Legends of the Gods

The Egyptian Texts, edited with Translations

by E. A. Wallis Budge

London: Kegan Paul, Trench and Trner & Co. Ltd.

[1912]

THE HISTORY OF ISIS AND OSIRIS

WITH EXPLANATIONS OF THE SAME, COLLECTED BY PLUTARCH, AND SUPPLEMENTED BY
HIS OWN VIEWS

FIRST EXPLANATION OF THE STORY

XXII

Now as to those who, from many things of this kind, some of which are proclaimed
openly, and others are darkly hinted at in their religious institutions, would
conclude that the whole story h no other than a mere commemoration of the various
actions of their kings and other great men, who, by reason of their excellent
virtue and the mightiness of their power, added to their other titles the honour
of divinity, though they afterwards fell into many and grievous calamities, those,
I say, who would in this manner account for the various scenes above-mentioned,
must be owned indeed to make use of a very plausible method of eluding such difficulties
as may arise about this subject, and ingeniously enough to transfer the most shocking
parts of it from the divine to the human nature.

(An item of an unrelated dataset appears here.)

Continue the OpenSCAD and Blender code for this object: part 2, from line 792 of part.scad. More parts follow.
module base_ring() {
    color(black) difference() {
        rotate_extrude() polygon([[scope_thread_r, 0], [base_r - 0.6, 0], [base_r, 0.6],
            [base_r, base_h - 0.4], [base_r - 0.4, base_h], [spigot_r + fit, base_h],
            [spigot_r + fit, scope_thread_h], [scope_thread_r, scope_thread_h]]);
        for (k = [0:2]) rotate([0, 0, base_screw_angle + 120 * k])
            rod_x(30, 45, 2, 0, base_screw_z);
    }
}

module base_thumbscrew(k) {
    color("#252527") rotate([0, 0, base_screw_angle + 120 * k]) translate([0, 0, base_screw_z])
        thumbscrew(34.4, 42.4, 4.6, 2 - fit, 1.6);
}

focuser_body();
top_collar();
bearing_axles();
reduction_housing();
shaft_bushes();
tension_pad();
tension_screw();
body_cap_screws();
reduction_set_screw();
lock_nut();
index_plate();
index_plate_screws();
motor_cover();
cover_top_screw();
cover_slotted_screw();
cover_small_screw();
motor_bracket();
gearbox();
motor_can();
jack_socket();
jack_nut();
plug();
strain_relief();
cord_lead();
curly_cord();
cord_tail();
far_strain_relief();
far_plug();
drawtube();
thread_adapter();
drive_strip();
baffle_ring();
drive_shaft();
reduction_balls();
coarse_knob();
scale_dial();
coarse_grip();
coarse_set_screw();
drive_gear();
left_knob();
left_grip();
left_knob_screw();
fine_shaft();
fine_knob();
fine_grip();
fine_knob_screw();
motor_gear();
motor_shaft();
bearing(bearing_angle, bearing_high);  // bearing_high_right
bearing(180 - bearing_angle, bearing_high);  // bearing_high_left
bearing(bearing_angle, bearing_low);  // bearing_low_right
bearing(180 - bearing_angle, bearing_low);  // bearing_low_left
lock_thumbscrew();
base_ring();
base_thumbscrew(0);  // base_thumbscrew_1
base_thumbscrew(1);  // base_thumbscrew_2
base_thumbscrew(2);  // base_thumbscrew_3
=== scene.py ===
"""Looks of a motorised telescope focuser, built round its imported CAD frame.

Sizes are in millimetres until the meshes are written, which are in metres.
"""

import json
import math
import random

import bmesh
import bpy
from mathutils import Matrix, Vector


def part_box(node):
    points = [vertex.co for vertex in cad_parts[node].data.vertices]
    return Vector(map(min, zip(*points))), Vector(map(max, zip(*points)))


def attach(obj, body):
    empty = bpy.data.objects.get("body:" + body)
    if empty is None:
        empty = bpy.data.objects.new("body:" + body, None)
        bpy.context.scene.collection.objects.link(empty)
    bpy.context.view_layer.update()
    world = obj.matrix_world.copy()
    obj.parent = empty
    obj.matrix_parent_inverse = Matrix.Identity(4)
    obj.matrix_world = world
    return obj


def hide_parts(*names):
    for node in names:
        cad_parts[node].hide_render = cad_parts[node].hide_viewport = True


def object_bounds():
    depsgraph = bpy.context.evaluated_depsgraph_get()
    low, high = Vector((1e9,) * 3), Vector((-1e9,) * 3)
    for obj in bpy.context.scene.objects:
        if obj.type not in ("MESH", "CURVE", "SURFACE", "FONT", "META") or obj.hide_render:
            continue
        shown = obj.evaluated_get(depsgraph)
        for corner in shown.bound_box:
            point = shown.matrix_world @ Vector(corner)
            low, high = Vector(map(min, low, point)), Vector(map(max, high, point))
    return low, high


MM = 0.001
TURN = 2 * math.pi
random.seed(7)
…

Moreover, it must be admitted
that such a solution is not entirely destitute of any appearance of historical
evidence for its support. For when the Egyptians themselves tell us that Hermes
had one hand shorter than another, that Typhon was of red complexion, Horus fair,
and Osiris black, does not this show that they were of the human species, and
subject to the same accidents as all other men? 1 Nay,
they go farther, and even declare the particular work in which each was engaged
whilst alive. Thus they say that Osiris was a general, that Canopus, from whom
the star took its name, was a pilot, and that the ship which the Greeks call Argo,
being made in imitation of the ship of Osiris, was, in honour of him, turned into
a constellation and placed near Orion and the Dog-star, the former being sacred
to Horus and the latter to Isis.

XXIII

But I am much afraid that to give in to this explanation of the story will
be to move things which ought not to be moved; and not only, as Simonides says,
“to declare war against all antiquity,” but likewise against whole families and
nations who are fully possessed with the belief in the divinity of these beings.
And it would be no less than dispossessing those great names of their heaven,
and bringing them down to the earth. It would be to shake and loosen a worship
and faith which have been firmly settled in nearly all mankind from their infancy.
It would be to open a wide door for atheism to enter in at, and to encourage the
attempts of those who would humanize the divine nature. More particularly it would
give a clear sanction and authority to the impostures of Euhemerus the Messenian,
who from mere imagination, and without the least appearance of truth to support
it, has invented a new mythology of his own, asserting that “all those in general
who are called and declared to be gods are none other than so many ancient generals
and sea-captains and kings.” Now, he says that he found this statement written
in the Panchaean dialect in letters of gold, though in what part of the globe
his Panchaeans dwell, any more than the Tryphillians, whom he mentions at the
same time with them, he does not inform us. Nor can I learn that any other person,
whether Greek or Barbarian, except himself, has ever yet been so fortunate as
to meet with these imaginary countries.

XXIV

Plutarch goes on to say that the Assyrians commemorate Semiramis, the Egyptians
Sesostris, the Phrygians Manis or Masdis, the Persians Cyrus, and the Macedonians
Alexander, yet these heroes are not regarded as gods by their peoples. The kings
who have accepted the title of gods have afterwards had to suffer the reproach
of vanity and presumption, and impiety and injustice.

Footnotes

1 Red is the colour attributed to all fiends in the
Egyptian texts. One of the forms of Horus is described as being “blue-eyed,” and
the colour of the face of Osiris is often green, and sometimes black.